For big pharma, sales for a given antibiotic are less than $50 million annually relative to the enormous cost of developing a single agent, he says. “It’s a no-win situation. You either must charge more or subsidize the pharmaceutical companies since they have basically abandoned antibiotic research because it is fiscally untenable.”
Adoption of the new AST approach might not be entirely welcome news to the few companies that have made a capital investment in an antibiotic if it is revealed to have limited effectiveness, he says. However, the ubiquitous Z-Pak—which has been generic since 2005—has emerged as a clear winner. “It scores very low on the gold-standard test for MRSA and thus is not [up to now] prescribed for this indication.”
Sepsis and Human Testing
Sepsis not only has an unreasonably high 30% mortality rate, Mahan says, even if patients survive, retrospective studies have shown they have an “irreversibly shortened” lifespan since the condition causes massive inflammation and clotting throughout the body. And many survivors have cognitive decline.
For hospitals, sepsis is also incredibly expensive to treat, he continues. This is because death results from multiple organs being deprived of oxygen. This occurs because of blood clotting throughout the body—termed disseminated intravascular coagulation (DIC)—or “death is coming” in physician vernacular. Also, blood vessels become very leaky, causing a catastrophic drop in blood pressure. Hospitals routinely use a sequential organ failure assessment score (SOFA) to track this deadly cascade of events, and those tests are costly.
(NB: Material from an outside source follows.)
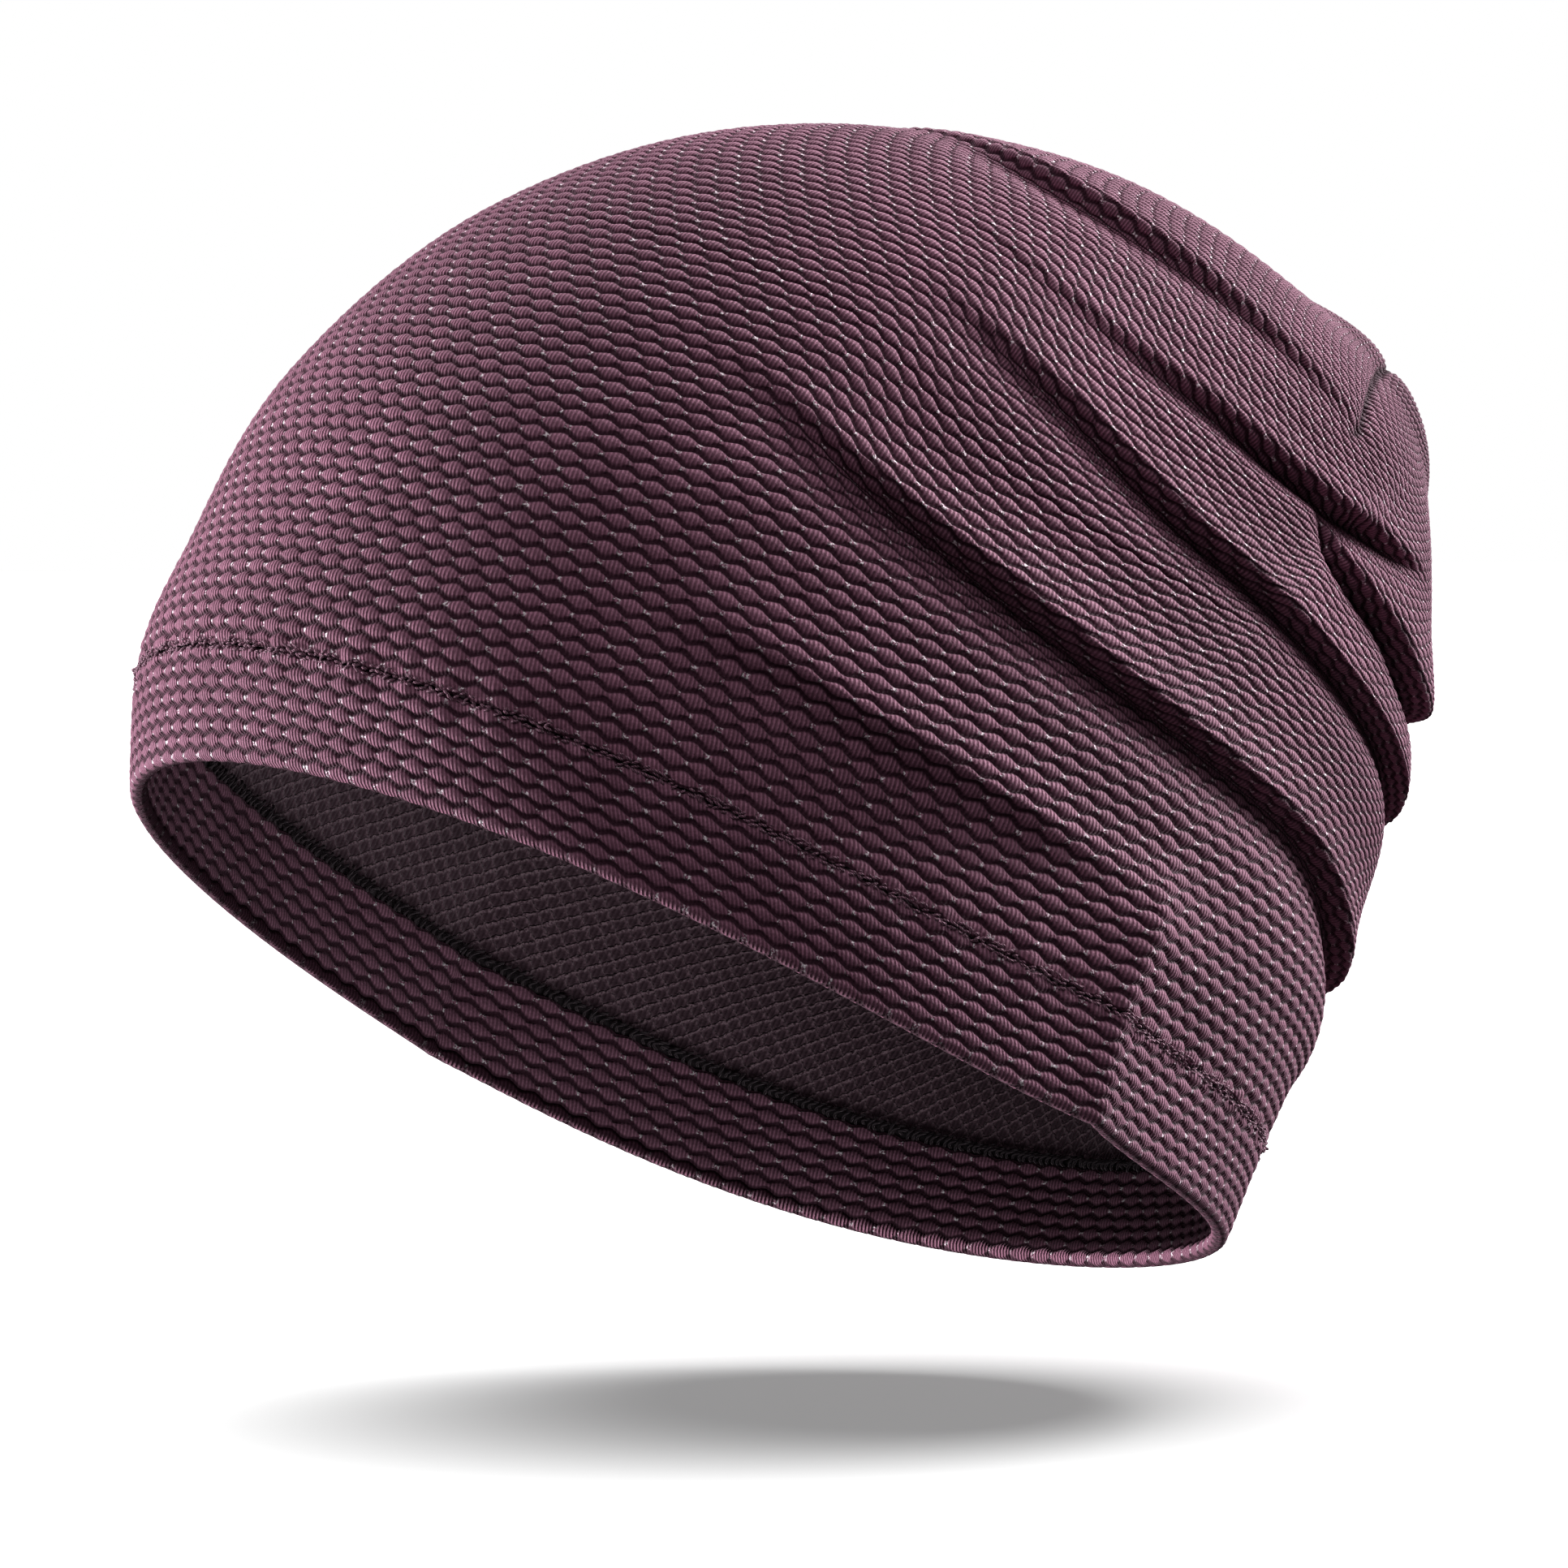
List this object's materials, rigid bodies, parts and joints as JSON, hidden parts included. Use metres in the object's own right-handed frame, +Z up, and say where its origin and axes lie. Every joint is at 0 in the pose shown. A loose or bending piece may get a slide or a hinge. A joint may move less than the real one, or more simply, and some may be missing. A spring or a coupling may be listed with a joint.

A human subjects protocol allowing use of the new AST approach in selective cases is undergoing approval at Santa Barbara Cottage Hospital, Mahan reports. Treatment for patients in sepsis that are not responding to their standard antibiotic regimen will now also include antibiotics recommended by the new test, termed adjunctive therapy.
If researchers succeed in demonstrating that the addition of new AST improves patient outcomes, as Mahan fully expects will happen, they will have moved the test a step closer to the day when it theoretically replaces the gold-standard test for antibiotic susceptibility. The change will undoubtedly happen, he says, because the new test requires no change in instrumentation or procedures and promises significant cost and life savings.